■ **Directions for this task**: Set down the whole listing verbatim.

▶

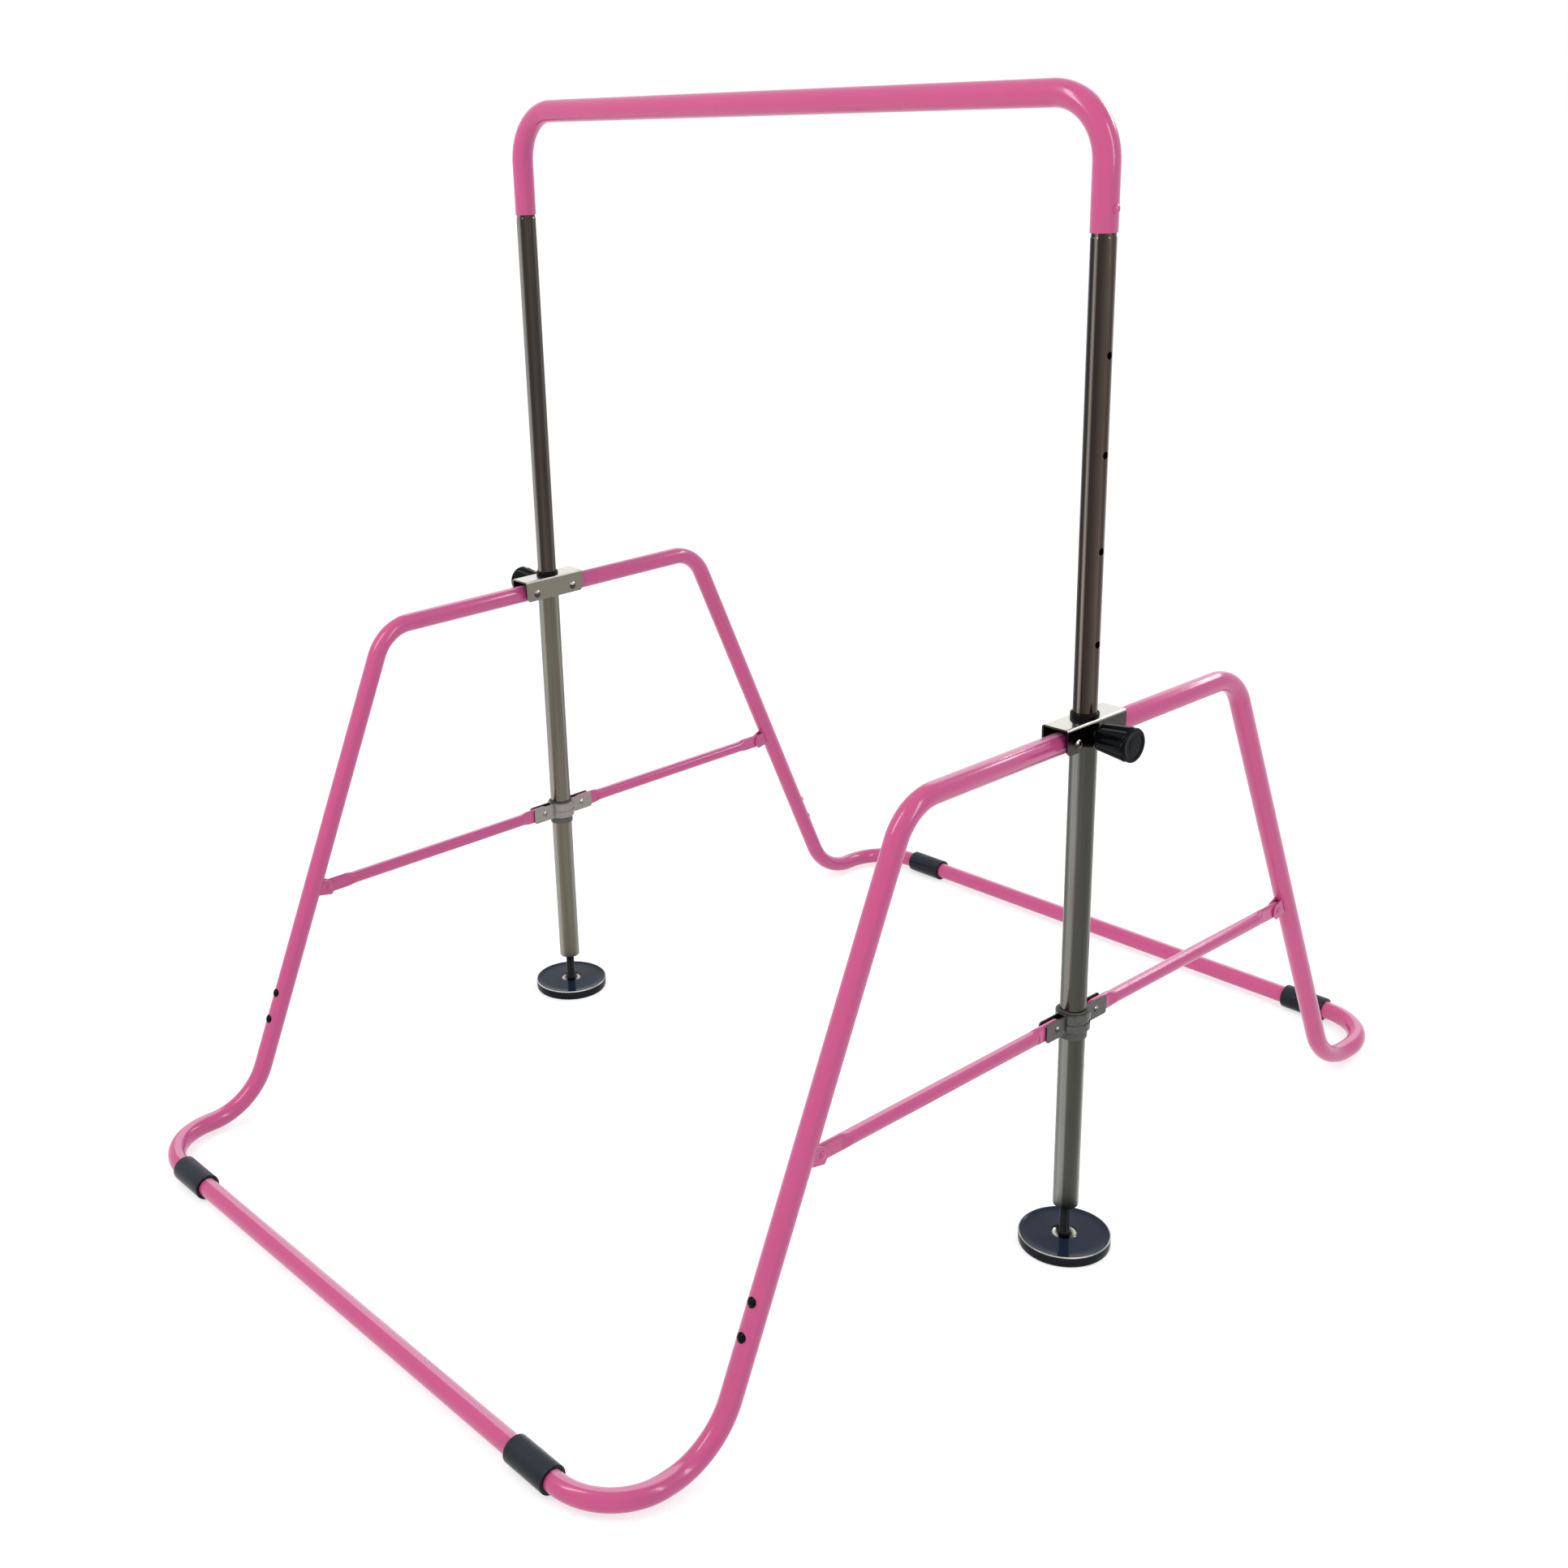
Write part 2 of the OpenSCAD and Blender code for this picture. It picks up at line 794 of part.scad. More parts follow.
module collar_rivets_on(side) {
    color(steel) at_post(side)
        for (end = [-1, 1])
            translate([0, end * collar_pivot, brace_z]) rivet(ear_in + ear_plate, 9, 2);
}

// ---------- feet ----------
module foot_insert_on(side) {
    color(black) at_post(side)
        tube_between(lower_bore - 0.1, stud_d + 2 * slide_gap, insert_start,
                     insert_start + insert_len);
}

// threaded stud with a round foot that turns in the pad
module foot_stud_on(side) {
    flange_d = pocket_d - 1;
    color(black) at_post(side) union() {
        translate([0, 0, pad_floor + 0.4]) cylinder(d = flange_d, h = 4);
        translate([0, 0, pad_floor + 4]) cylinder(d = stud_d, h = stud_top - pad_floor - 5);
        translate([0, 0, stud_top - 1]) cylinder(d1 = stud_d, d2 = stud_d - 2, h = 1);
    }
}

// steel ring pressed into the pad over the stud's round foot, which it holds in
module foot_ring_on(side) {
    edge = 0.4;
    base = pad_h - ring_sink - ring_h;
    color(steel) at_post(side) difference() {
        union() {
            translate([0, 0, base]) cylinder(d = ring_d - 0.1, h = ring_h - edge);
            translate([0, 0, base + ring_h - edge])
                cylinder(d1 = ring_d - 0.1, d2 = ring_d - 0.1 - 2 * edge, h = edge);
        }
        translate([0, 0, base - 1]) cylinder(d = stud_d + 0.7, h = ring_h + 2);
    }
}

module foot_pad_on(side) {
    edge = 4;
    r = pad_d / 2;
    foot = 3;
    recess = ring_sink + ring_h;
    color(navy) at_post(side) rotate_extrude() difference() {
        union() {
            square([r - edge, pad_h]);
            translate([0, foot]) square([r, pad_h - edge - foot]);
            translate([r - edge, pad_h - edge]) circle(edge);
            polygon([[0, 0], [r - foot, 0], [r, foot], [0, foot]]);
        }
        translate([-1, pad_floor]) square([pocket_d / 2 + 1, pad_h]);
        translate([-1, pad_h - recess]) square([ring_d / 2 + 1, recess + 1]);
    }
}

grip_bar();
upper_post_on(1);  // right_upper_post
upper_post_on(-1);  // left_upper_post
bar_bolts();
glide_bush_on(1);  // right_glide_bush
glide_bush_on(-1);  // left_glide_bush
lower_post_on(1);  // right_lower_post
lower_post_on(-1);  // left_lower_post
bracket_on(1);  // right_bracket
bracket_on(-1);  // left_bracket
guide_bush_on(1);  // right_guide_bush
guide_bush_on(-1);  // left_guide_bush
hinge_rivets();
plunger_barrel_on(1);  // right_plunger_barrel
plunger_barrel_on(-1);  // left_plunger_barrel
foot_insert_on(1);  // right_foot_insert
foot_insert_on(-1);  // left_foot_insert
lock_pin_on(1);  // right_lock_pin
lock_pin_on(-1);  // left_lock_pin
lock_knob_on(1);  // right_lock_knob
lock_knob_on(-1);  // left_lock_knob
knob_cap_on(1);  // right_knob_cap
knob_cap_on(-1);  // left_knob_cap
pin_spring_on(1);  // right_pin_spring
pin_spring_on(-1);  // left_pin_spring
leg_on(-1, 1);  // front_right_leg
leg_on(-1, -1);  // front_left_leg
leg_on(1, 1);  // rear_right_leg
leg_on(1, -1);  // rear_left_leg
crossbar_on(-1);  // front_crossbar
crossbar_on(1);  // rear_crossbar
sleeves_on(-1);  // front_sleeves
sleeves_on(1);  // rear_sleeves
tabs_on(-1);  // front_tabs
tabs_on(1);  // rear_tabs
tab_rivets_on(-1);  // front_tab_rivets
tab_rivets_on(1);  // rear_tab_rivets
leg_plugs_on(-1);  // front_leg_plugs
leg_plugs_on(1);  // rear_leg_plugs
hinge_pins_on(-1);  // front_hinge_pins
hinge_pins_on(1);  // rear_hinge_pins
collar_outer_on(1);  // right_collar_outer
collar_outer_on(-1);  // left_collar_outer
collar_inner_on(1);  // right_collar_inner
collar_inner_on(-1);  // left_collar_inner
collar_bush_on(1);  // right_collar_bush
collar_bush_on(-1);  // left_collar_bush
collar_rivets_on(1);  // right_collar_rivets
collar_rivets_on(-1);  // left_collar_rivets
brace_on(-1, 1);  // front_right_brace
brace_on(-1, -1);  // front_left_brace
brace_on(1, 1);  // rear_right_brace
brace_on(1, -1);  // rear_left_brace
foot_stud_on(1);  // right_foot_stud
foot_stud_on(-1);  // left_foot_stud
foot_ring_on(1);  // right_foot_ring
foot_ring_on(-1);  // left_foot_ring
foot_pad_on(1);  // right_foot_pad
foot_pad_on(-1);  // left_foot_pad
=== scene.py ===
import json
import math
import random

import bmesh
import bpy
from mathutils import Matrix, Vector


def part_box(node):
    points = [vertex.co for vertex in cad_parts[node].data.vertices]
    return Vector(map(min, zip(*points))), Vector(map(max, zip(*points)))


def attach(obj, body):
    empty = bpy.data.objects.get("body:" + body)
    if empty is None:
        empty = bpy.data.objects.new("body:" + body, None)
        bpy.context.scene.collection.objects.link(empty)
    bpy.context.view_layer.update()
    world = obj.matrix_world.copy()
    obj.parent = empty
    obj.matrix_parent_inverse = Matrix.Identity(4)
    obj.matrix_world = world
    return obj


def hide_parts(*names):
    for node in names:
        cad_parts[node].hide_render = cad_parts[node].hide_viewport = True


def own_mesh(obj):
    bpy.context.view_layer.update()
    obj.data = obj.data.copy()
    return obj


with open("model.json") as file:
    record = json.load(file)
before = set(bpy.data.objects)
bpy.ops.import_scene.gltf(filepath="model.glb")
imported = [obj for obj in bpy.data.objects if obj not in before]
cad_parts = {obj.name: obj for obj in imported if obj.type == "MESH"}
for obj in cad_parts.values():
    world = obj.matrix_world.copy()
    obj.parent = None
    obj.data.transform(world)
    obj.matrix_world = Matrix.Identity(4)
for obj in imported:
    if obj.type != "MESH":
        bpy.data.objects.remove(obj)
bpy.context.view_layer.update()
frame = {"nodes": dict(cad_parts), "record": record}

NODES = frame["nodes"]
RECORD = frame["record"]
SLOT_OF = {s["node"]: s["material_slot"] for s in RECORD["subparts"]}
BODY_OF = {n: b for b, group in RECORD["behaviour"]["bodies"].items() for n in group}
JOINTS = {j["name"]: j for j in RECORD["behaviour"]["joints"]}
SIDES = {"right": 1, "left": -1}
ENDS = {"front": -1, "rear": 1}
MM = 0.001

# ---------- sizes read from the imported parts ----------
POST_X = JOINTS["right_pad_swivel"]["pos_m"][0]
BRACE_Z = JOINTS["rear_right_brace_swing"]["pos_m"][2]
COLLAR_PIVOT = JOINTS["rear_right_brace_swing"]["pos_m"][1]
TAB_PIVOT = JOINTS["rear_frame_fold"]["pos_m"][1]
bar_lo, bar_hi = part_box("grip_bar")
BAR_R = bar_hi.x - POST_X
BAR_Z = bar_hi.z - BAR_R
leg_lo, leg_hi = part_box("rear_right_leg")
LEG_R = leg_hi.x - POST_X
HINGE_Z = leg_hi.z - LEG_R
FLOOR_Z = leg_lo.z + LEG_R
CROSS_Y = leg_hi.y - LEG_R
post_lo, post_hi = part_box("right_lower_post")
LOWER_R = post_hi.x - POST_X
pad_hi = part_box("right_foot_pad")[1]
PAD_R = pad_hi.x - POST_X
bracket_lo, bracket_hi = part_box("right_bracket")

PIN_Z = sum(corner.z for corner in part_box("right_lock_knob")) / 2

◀

■ **Solution to this problem**:
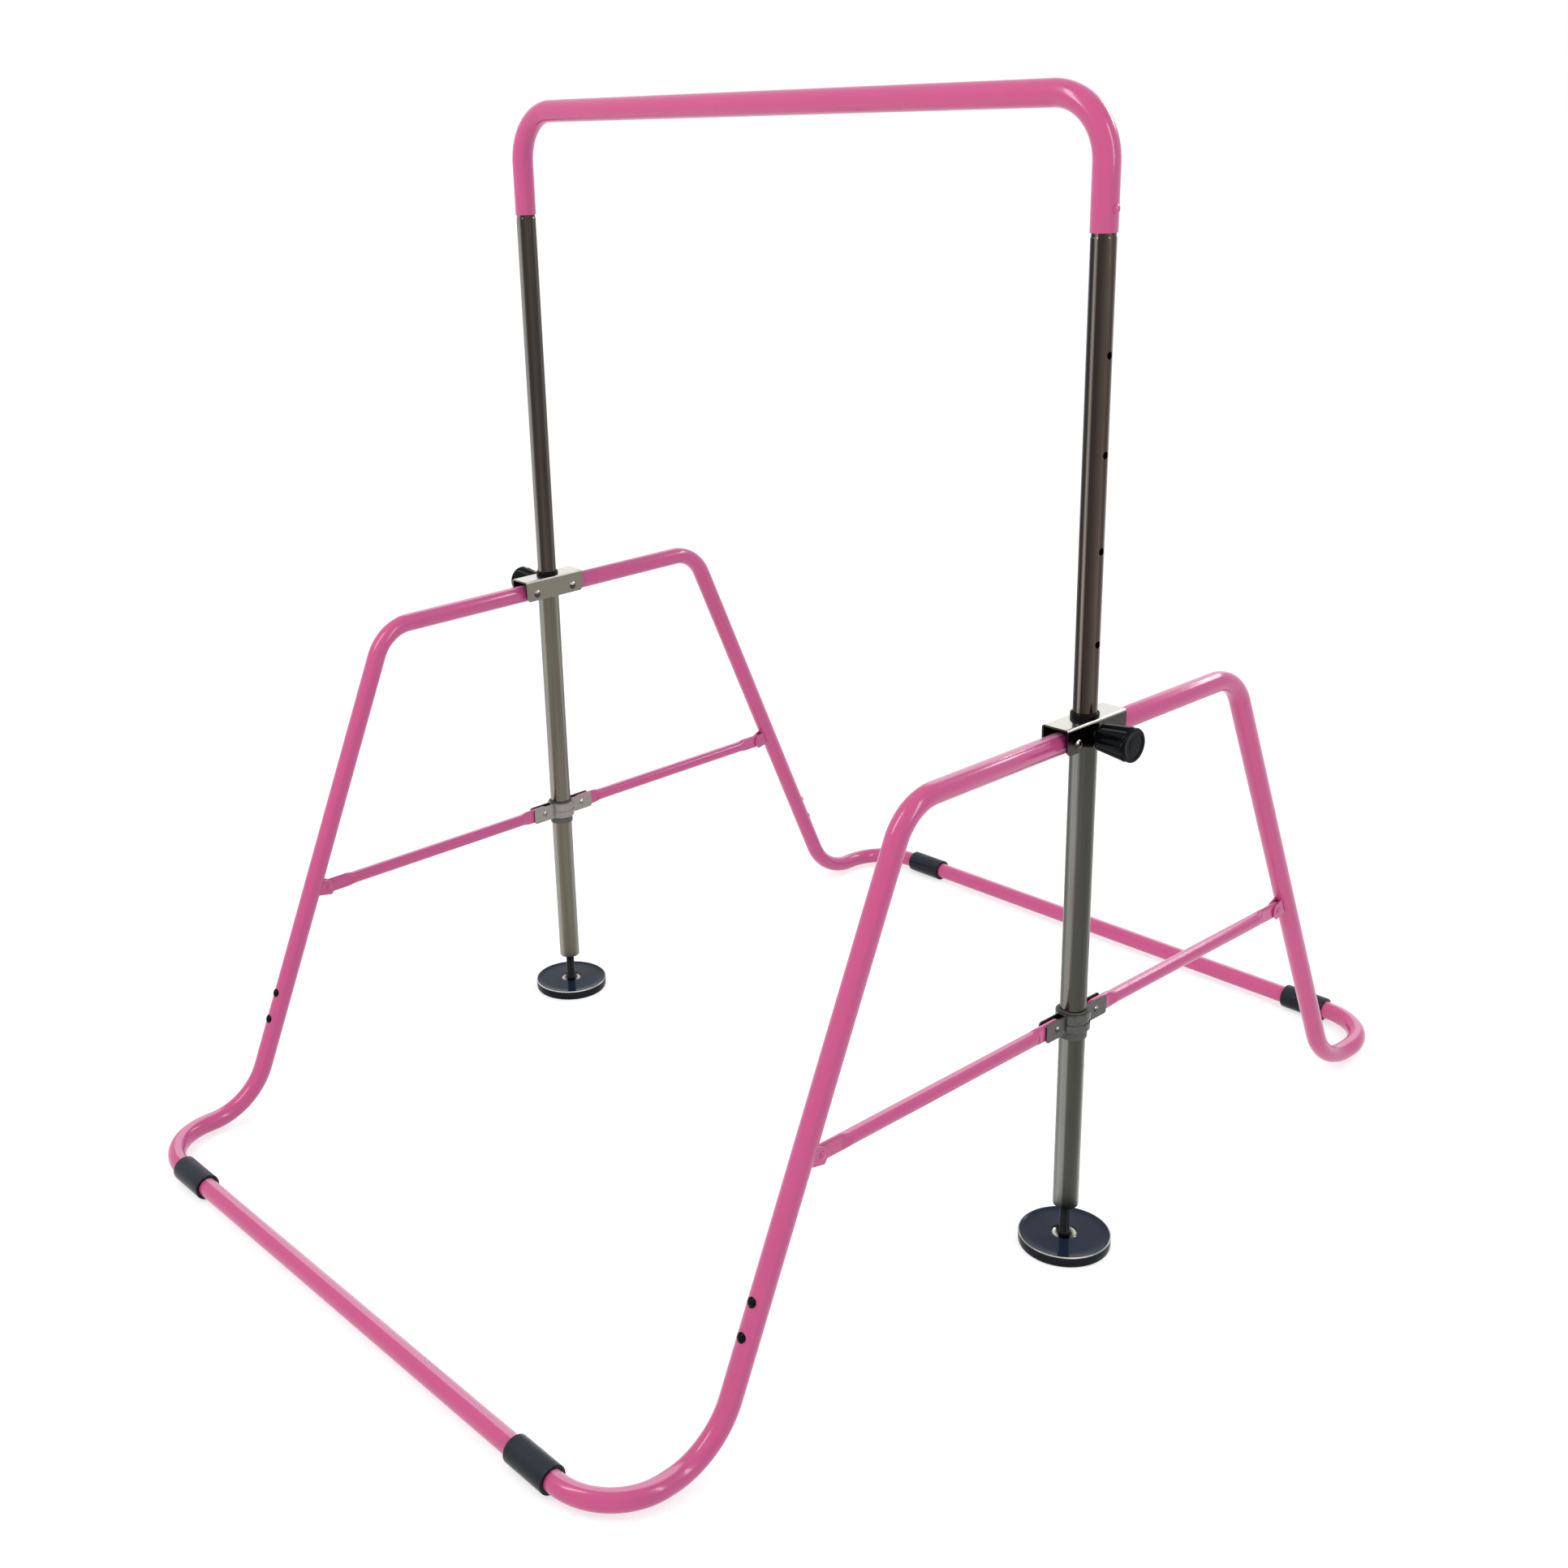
Write part 2 of the OpenSCAD and Blender code for this picture. It picks up at line 794 of part.scad. More parts follow.
module collar_rivets_on(side) {
    color(steel) at_post(side)
        for (end = [-1, 1])
            translate([0, end * collar_pivot, brace_z]) rivet(ear_in + ear_plate, 9, 2);
}

// ---------- feet ----------
module foot_insert_on(side) {
    color(black) at_post(side)
        tube_between(lower_bore - 0.1, stud_d + 2 * slide_gap, insert_start,
                     insert_start + insert_len);
}

// threaded stud with a round foot that turns in the pad
module foot_stud_on(side) {
    flange_d = pocket_d - 1;
    color(black) at_post(side) union() {
        translate([0, 0, pad_floor + 0.4]) cylinder(d = flange_d, h = 4);
        translate([0, 0, pad_floor + 4]) cylinder(d = stud_d, h = stud_top - pad_floor - 5);
        translate([0, 0, stud_top - 1]) cylinder(d1 = stud_d, d2 = stud_d - 2, h = 1);
    }
}

// steel ring pressed into the pad over the stud's round foot, which it holds in
module foot_ring_on(side) {
    edge = 0.4;
    base = pad_h - ring_sink - ring_h;
    color(steel) at_post(side) difference() {
        union() {
            translate([0, 0, base]) cylinder(d = ring_d - 0.1, h = ring_h - edge);
            translate([0, 0, base + ring_h - edge])
                cylinder(d1 = ring_d - 0.1, d2 = ring_d - 0.1 - 2 * edge, h = edge);
        }
        translate([0, 0, base - 1]) cylinder(d = stud_d + 0.7, h = ring_h + 2);
    }
}

module foot_pad_on(side) {
    edge = 4;
    r = pad_d / 2;
    foot = 3;
    recess = ring_sink + ring_h;
    color(navy) at_post(side) rotate_extrude() difference() {
        union() {
            square([r - edge, pad_h]);
            translate([0, foot]) square([r, pad_h - edge - foot]);
            translate([r - edge, pad_h - edge]) circle(edge);
            polygon([[0, 0], [r - foot, 0], [r, foot], [0, foot]]);
        }
        translate([-1, pad_floor]) square([pocket_d / 2 + 1, pad_h]);
        translate([-1, pad_h - recess]) square([ring_d / 2 + 1, recess + 1]);
    }
}

grip_bar();
upper_post_on(1);  // right_upper_post
upper_post_on(-1);  // left_upper_post
bar_bolts();
glide_bush_on(1);  // right_glide_bush
glide_bush_on(-1);  // left_glide_bush
lower_post_on(1);  // right_lower_post
lower_post_on(-1);  // left_lower_post
bracket_on(1);  // right_bracket
bracket_on(-1);  // left_bracket
guide_bush_on(1);  // right_guide_bush
guide_bush_on(-1);  // left_guide_bush
hinge_rivets();
plunger_barrel_on(1);  // right_plunger_barrel
plunger_barrel_on(-1);  // left_plunger_barrel
foot_insert_on(1);  // right_foot_insert
foot_insert_on(-1);  // left_foot_insert
lock_pin_on(1);  // right_lock_pin
lock_pin_on(-1);  // left_lock_pin
lock_knob_on(1);  // right_lock_knob
lock_knob_on(-1);  // left_lock_knob
knob_cap_on(1);  // right_knob_cap
knob_cap_on(-1);  // left_knob_cap
pin_spring_on(1);  // right_pin_spring
pin_spring_on(-1);  // left_pin_spring
leg_on(-1, 1);  // front_right_leg
leg_on(-1, -1);  // front_left_leg
leg_on(1, 1);  // rear_right_leg
leg_on(1, -1);  // rear_left_leg
crossbar_on(-1);  // front_crossbar
crossbar_on(1);  // rear_crossbar
sleeves_on(-1);  // front_sleeves
sleeves_on(1);  // rear_sleeves
tabs_on(-1);  // front_tabs
tabs_on(1);  // rear_tabs
tab_rivets_on(-1);  // front_tab_rivets
tab_rivets_on(1);  // rear_tab_rivets
leg_plugs_on(-1);  // front_leg_plugs
leg_plugs_on(1);  // rear_leg_plugs
hinge_pins_on(-1);  // front_hinge_pins
hinge_pins_on(1);  // rear_hinge_pins
collar_outer_on(1);  // right_collar_outer
collar_outer_on(-1);  // left_collar_outer
collar_inner_on(1);  // right_collar_inner
collar_inner_on(-1);  // left_collar_inner
collar_bush_on(1);  // right_collar_bush
collar_bush_on(-1);  // left_collar_bush
collar_rivets_on(1);  // right_collar_rivets
collar_rivets_on(-1);  // left_collar_rivets
brace_on(-1, 1);  // front_right_brace
brace_on(-1, -1);  // front_left_brace
brace_on(1, 1);  // rear_right_brace
brace_on(1, -1);  // rear_left_brace
foot_stud_on(1);  // right_foot_stud
foot_stud_on(-1);  // left_foot_stud
foot_ring_on(1);  // right_foot_ring
foot_ring_on(-1);  // left_foot_ring
foot_pad_on(1);  // right_foot_pad
foot_pad_on(-1);  // left_foot_pad
=== scene.py ===
import json
import math
import random

import bmesh
import bpy
from mathutils import Matrix, Vector


def part_box(node):
    points = [vertex.co for vertex in cad_parts[node].data.vertices]
    return Vector(map(min, zip(*points))), Vector(map(max, zip(*points)))


def attach(obj, body):
    empty = bpy.data.objects.get("body:" + body)
    if empty is None:
        empty = bpy.data.objects.new("body:" + body, None)
        bpy.context.scene.collection.objects.link(empty)
    bpy.context.view_layer.update()
    world = obj.matrix_world.copy()
    obj.parent = empty
    obj.matrix_parent_inverse = Matrix.Identity(4)
    obj.matrix_world = world
    return obj


def hide_parts(*names):
    for node in names:
        cad_parts[node].hide_render = cad_parts[node].hide_viewport = True


def own_mesh(obj):
    bpy.context.view_layer.update()
    obj.data = obj.data.copy()
    return obj


with open("model.json") as file:
    record = json.load(file)
before = set(bpy.data.objects)
bpy.ops.import_scene.gltf(filepath="model.glb")
imported = [obj for obj in bpy.data.objects if obj not in before]
cad_parts = {obj.name: obj for obj in imported if obj.type == "MESH"}
for obj in cad_parts.values():
    world = obj.matrix_world.copy()
    obj.parent = None
    obj.data.transform(world)
    obj.matrix_world = Matrix.Identity(4)
for obj in imported:
    if obj.type != "MESH":
        bpy.data.objects.remove(obj)
bpy.context.view_layer.update()
frame = {"nodes": dict(cad_parts), "record": record}

NODES = frame["nodes"]
RECORD = frame["record"]
SLOT_OF = {s["node"]: s["material_slot"] for s in RECORD["subparts"]}
BODY_OF = {n: b for b, group in RECORD["behaviour"]["bodies"].items() for n in group}
JOINTS = {j["name"]: j for j in RECORD["behaviour"]["joints"]}
SIDES = {"right": 1, "left": -1}
ENDS = {"front": -1, "rear": 1}
MM = 0.001

# ---------- sizes read from the imported parts ----------
POST_X = JOINTS["right_pad_swivel"]["pos_m"][0]
BRACE_Z = JOINTS["rear_right_brace_swing"]["pos_m"][2]
COLLAR_PIVOT = JOINTS["rear_right_brace_swing"]["pos_m"][1]
TAB_PIVOT = JOINTS["rear_frame_fold"]["pos_m"][1]
bar_lo, bar_hi = part_box("grip_bar")
BAR_R = bar_hi.x - POST_X
BAR_Z = bar_hi.z - BAR_R
leg_lo, leg_hi = part_box("rear_right_leg")
LEG_R = leg_hi.x - POST_X
HINGE_Z = leg_hi.z - LEG_R
FLOOR_Z = leg_lo.z + LEG_R
CROSS_Y = leg_hi.y - LEG_R
post_lo, post_hi = part_box("right_lower_post")
LOWER_R = post_hi.x - POST_X
pad_hi = part_box("right_foot_pad")[1]
PAD_R = pad_hi.x - POST_X
bracket_lo, bracket_hi = part_box("right_bracket")

PIN_Z = sum(corner.z for corner in part_box("right_lock_knob")) / 2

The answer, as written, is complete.